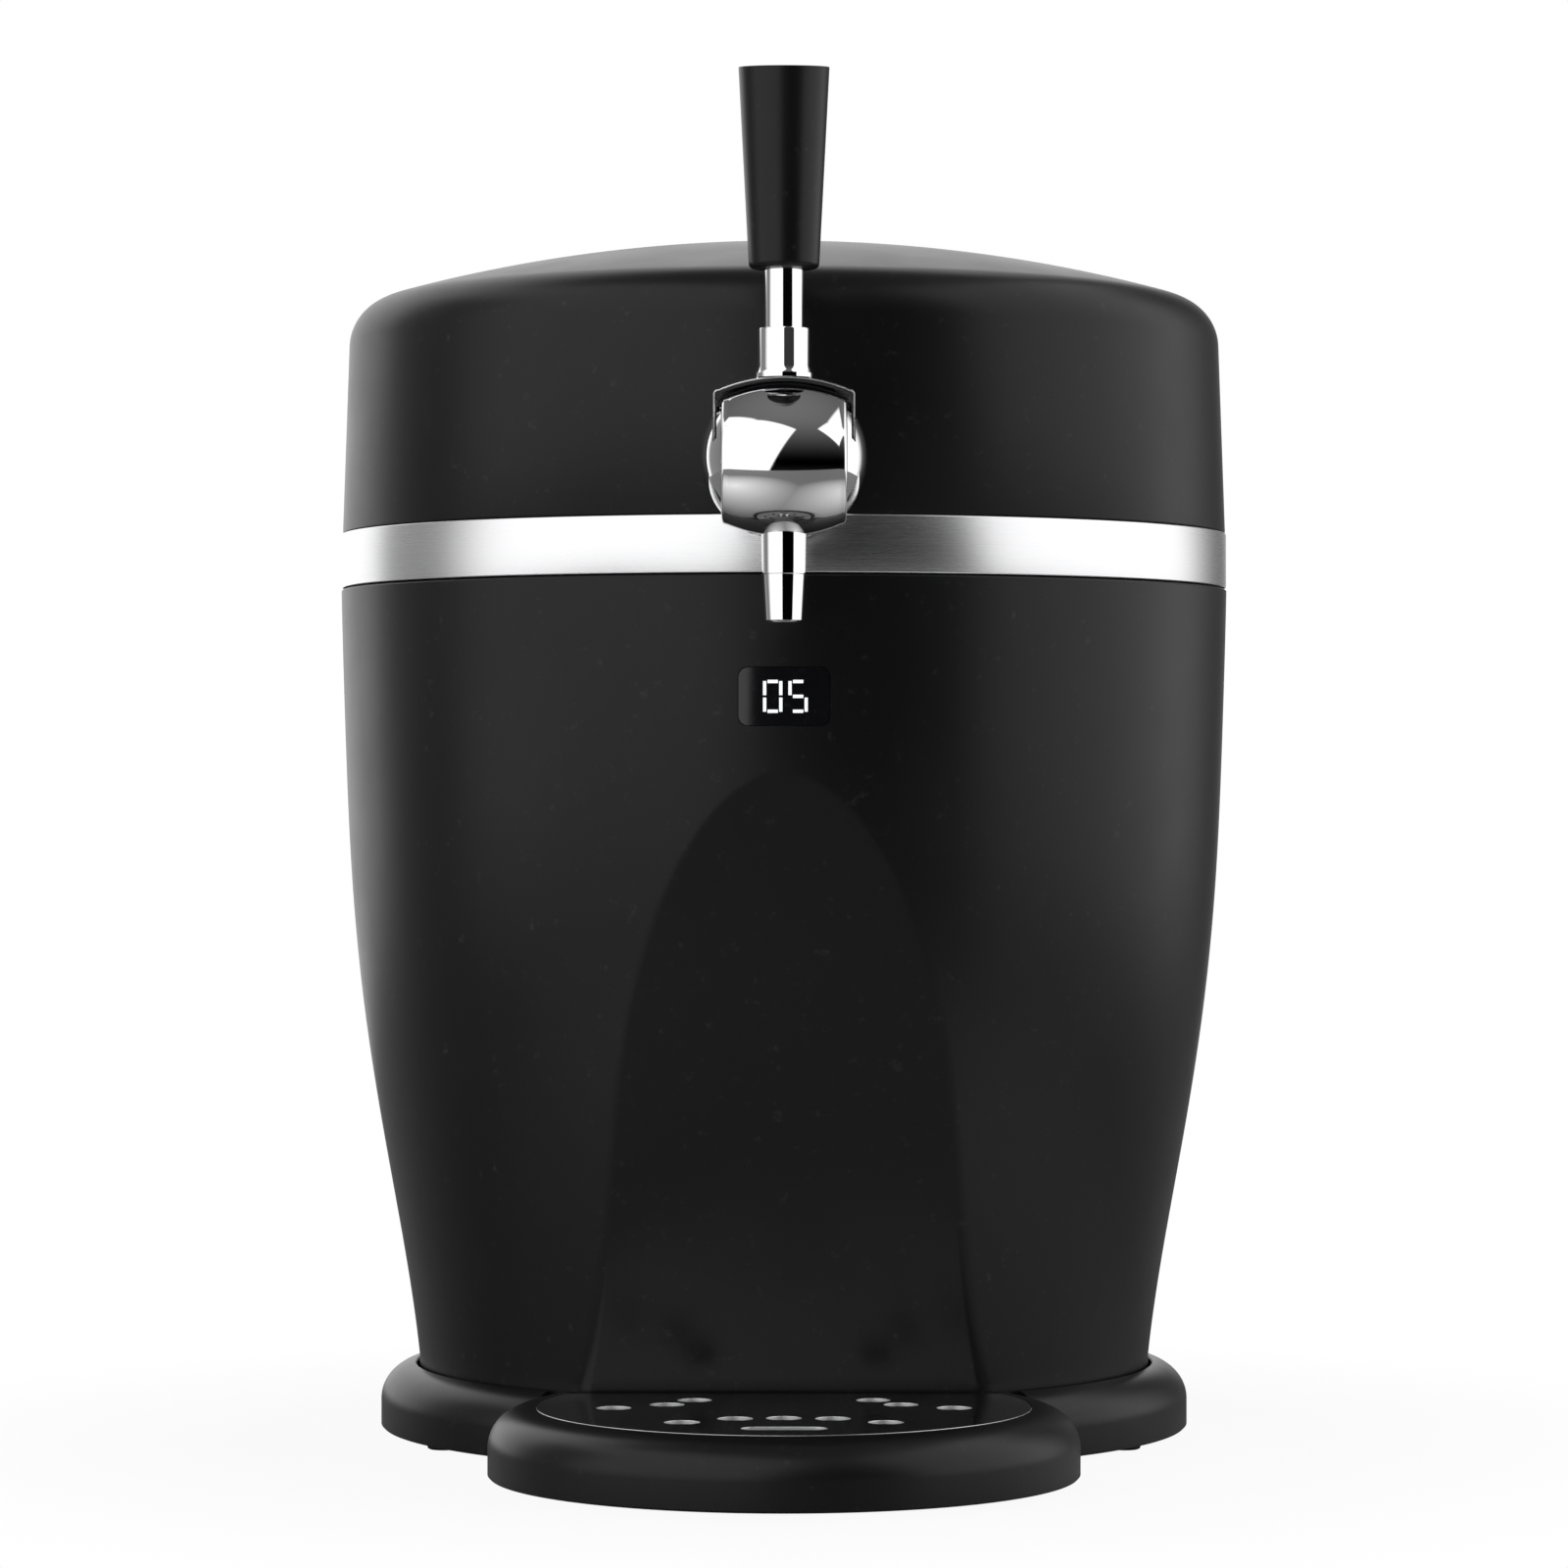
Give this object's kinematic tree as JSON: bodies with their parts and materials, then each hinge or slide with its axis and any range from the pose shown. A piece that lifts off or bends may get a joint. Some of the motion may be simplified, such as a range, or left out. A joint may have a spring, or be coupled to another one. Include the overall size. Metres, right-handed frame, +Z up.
{
  "type": "mini keg beer dispenser",
  "caption": "Barrel-shaped countertop cooler for a small keg, with a domed hinged lid, a chrome lever tap, a front display and a round drip tray.",
  "frame": {"origin": "on the table, under the middle of the whole dispenser, which is 33.1 mm in front of the keg's axis", "axes": "+Z up, -Y to the front where the tap and the tray are, +X to the right of someone facing the front"},
  "size_m": [0.2758, 0.3672, 0.4041],
  "materials": {
    "black_satin": "satin moulded plastic",
    "black_fitting": "fine-grained moulded plastic",
    "black_gloss": "gloss",
    "grey_plastic": "matt moulded plastic",
    "foam": "polyurethane foam",
    "brushed_steel": "fine brushed",
    "mirror_steel": "polished stainless",
    "chrome": "polished",
    "aluminium": "satin",
    "steel": "zinc plated",
    "brass": "machined",
    "rubber": "matt",
    "silicone": "translucent silicone",
    "circuit_board": "solder mask",
    "ceramic": "ceramic faces",
    "lit_digits": "lit segments"
  },
  "bodies": {
    "body": {"base_ring": "black_satin", "base_plate": "black_fitting", "rubber_feet": "rubber", "base_screws": "steel", "lower_shell": "black_satin", "top_rim": "black_fitting", "keg_liner": "aluminium", "foam_jacket": "foam", "chamber_deck": "grey_plastic", "temperature_probe": "steel", "fan_frame": "black_fitting", "fan_screws": "steel", "heat_sink": "aluminium", "peltier_module": "ceramic", "cold_plate": "aluminium", "sink_screws": "steel", "power_board": "circuit_board", "power_parts": "black_fitting", "power_lead": "rubber", "display_lead": "rubber", "display_window": "black_gloss", "display_digits": "lit_digits", "control_board": "circuit_board", "mains_inlet": "black_fitting", "inlet_pins": "brass", "switch_frame": "black_fitting", "hinge_bracket": "black_fitting", "hinge_pin": "steel", "bracket_screws": "steel"},
    "fan": {"fan_rotor": "black_fitting", "fan_shaft": "steel"},
    "rocker": {"power_rocker": "black_gloss"},
    "lid": {"hinge_leaf": "black_fitting", "leaf_screws": "steel", "lid_shell": "black_satin", "lid_band": "brushed_steel", "lid_liner": "grey_plastic", "lid_foam": "foam", "lid_gasket": "rubber", "lid_screws": "steel", "tap_flange": "chrome", "tap_ball": "chrome", "tap_nose": "chrome", "valve_shroud": "black_gloss", "tap_spout": "chrome", "tap_shank": "steel", "shank_nut": "brass", "nut_washer": "rubber", "beer_hose": "silicone", "hose_clips": "steel", "keg_coupler": "grey_plastic", "coupler_seal": "rubber"},
    "lever": {"lever_hood": "chrome", "valve_spindle": "steel", "lever_collar": "chrome", "lever_stem": "chrome", "tap_grip": "black_satin"},
    "tray": {"drip_tray": "black_satin", "tray_pads": "rubber"},
    "grid": {"drip_grid": "mirror_steel"}
  },
  "joints": [
    {"name": "lid_hinge", "type": "hinge", "parent": "body", "child": "lid", "pos_m": [0, 0.1781, 0.2614], "axis": [-1, 0, 0], "range_deg": [0, 75]},
    {"name": "tap_lever", "type": "hinge", "parent": "lid", "child": "lever", "pos_m": [0, -0.1339, 0.291], "axis": [1, 0, 0], "range_deg": [0, 35]},
    {"name": "fan_spin", "type": "hinge", "parent": "body", "child": "fan", "pos_m": [0, 0.0331, 0.018], "axis": [0, 0, 1], "continuous": true},
    {"name": "rocker_tilt", "type": "hinge", "parent": "body", "child": "rocker", "pos_m": [0.018, 0.1356, 0.0365], "axis": [-1, 0, 0], "range_deg": [0, 20]},
    {"name": "tray_slide", "type": "slide", "parent": "body", "child": "tray", "axis": [0, -1, 0], "range_m": [0, 0.13]},
    {"name": "grid_lift", "type": "slide", "parent": "tray", "child": "grid", "axis": [0, 0, 1], "range_m": [0, 0.006]}
  ]
}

++++++++++

== Given instruction ==
Repeat the material above in full, keeping every word.

== Task response ==
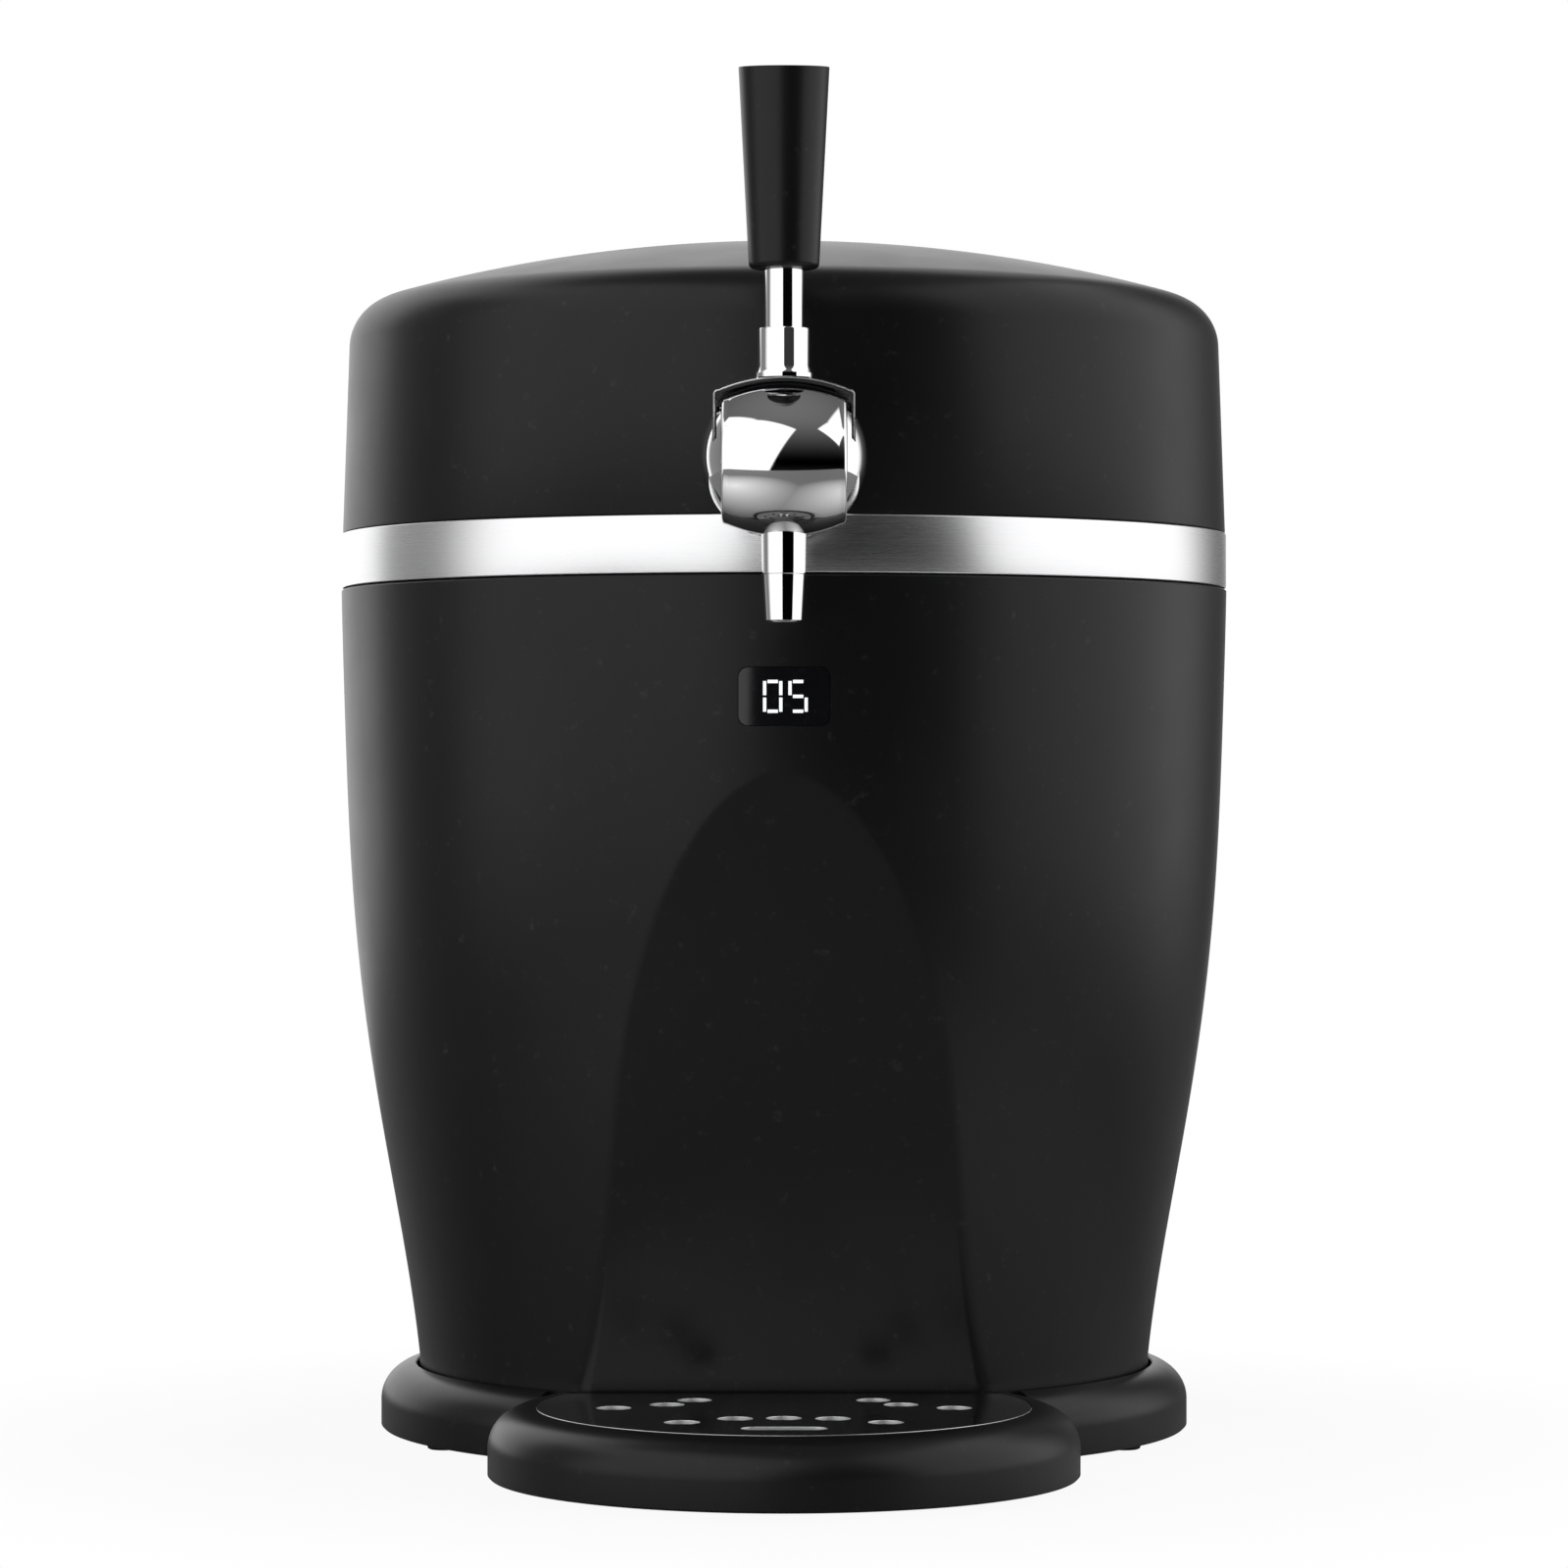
Give this object's kinematic tree as JSON: bodies with their parts and materials, then each hinge or slide with its axis and any range from the pose shown. A piece that lifts off or bends may get a joint. Some of the motion may be simplified, such as a range, or left out. A joint may have a spring, or be coupled to another one. Include the overall size. Metres, right-handed frame, +Z up.
{
  "type": "mini keg beer dispenser",
  "caption": "Barrel-shaped countertop cooler for a small keg, with a domed hinged lid, a chrome lever tap, a front display and a round drip tray.",
  "frame": {"origin": "on the table, under the middle of the whole dispenser, which is 33.1 mm in front of the keg's axis", "axes": "+Z up, -Y to the front where the tap and the tray are, +X to the right of someone facing the front"},
  "size_m": [0.2758, 0.3672, 0.4041],
  "materials": {
    "black_satin": "satin moulded plastic",
    "black_fitting": "fine-grained moulded plastic",
    "black_gloss": "gloss",
    "grey_plastic": "matt moulded plastic",
    "foam": "polyurethane foam",
    "brushed_steel": "fine brushed",
    "mirror_steel": "polished stainless",
    "chrome": "polished",
    "aluminium": "satin",
    "steel": "zinc plated",
    "brass": "machined",
    "rubber": "matt",
    "silicone": "translucent silicone",
    "circuit_board": "solder mask",
    "ceramic": "ceramic faces",
    "lit_digits": "lit segments"
  },
  "bodies": {
    "body": {"base_ring": "black_satin", "base_plate": "black_fitting", "rubber_feet": "rubber", "base_screws": "steel", "lower_shell": "black_satin", "top_rim": "black_fitting", "keg_liner": "aluminium", "foam_jacket": "foam", "chamber_deck": "grey_plastic", "temperature_probe": "steel", "fan_frame": "black_fitting", "fan_screws": "steel", "heat_sink": "aluminium", "peltier_module": "ceramic", "cold_plate": "aluminium", "sink_screws": "steel", "power_board": "circuit_board", "power_parts": "black_fitting", "power_lead": "rubber", "display_lead": "rubber", "display_window": "black_gloss", "display_digits": "lit_digits", "control_board": "circuit_board", "mains_inlet": "black_fitting", "inlet_pins": "brass", "switch_frame": "black_fitting", "hinge_bracket": "black_fitting", "hinge_pin": "steel", "bracket_screws": "steel"},
    "fan": {"fan_rotor": "black_fitting", "fan_shaft": "steel"},
    "rocker": {"power_rocker": "black_gloss"},
    "lid": {"hinge_leaf": "black_fitting", "leaf_screws": "steel", "lid_shell": "black_satin", "lid_band": "brushed_steel", "lid_liner": "grey_plastic", "lid_foam": "foam", "lid_gasket": "rubber", "lid_screws": "steel", "tap_flange": "chrome", "tap_ball": "chrome", "tap_nose": "chrome", "valve_shroud": "black_gloss", "tap_spout": "chrome", "tap_shank": "steel", "shank_nut": "brass", "nut_washer": "rubber", "beer_hose": "silicone", "hose_clips": "steel", "keg_coupler": "grey_plastic", "coupler_seal": "rubber"},
    "lever": {"lever_hood": "chrome", "valve_spindle": "steel", "lever_collar": "chrome", "lever_stem": "chrome", "tap_grip": "black_satin"},
    "tray": {"drip_tray": "black_satin", "tray_pads": "rubber"},
    "grid": {"drip_grid": "mirror_steel"}
  },
  "joints": [
    {"name": "lid_hinge", "type": "hinge", "parent": "body", "child": "lid", "pos_m": [0, 0.1781, 0.2614], "axis": [-1, 0, 0], "range_deg": [0, 75]},
    {"name": "tap_lever", "type": "hinge", "parent": "lid", "child": "lever", "pos_m": [0, -0.1339, 0.291], "axis": [1, 0, 0], "range_deg": [0, 35]},
    {"name": "fan_spin", "type": "hinge", "parent": "body", "child": "fan", "pos_m": [0, 0.0331, 0.018], "axis": [0, 0, 1], "continuous": true},
    {"name": "rocker_tilt", "type": "hinge", "parent": "body", "child": "rocker", "pos_m": [0.018, 0.1356, 0.0365], "axis": [-1, 0, 0], "range_deg": [0, 20]},
    {"name": "tray_slide", "type": "slide", "parent": "body", "child": "tray", "axis": [0, -1, 0], "range_m": [0, 0.13]},
    {"name": "grid_lift", "type": "slide", "parent": "tray", "child": "grid", "axis": [0, 0, 1], "range_m": [0, 0.006]}
  ]
}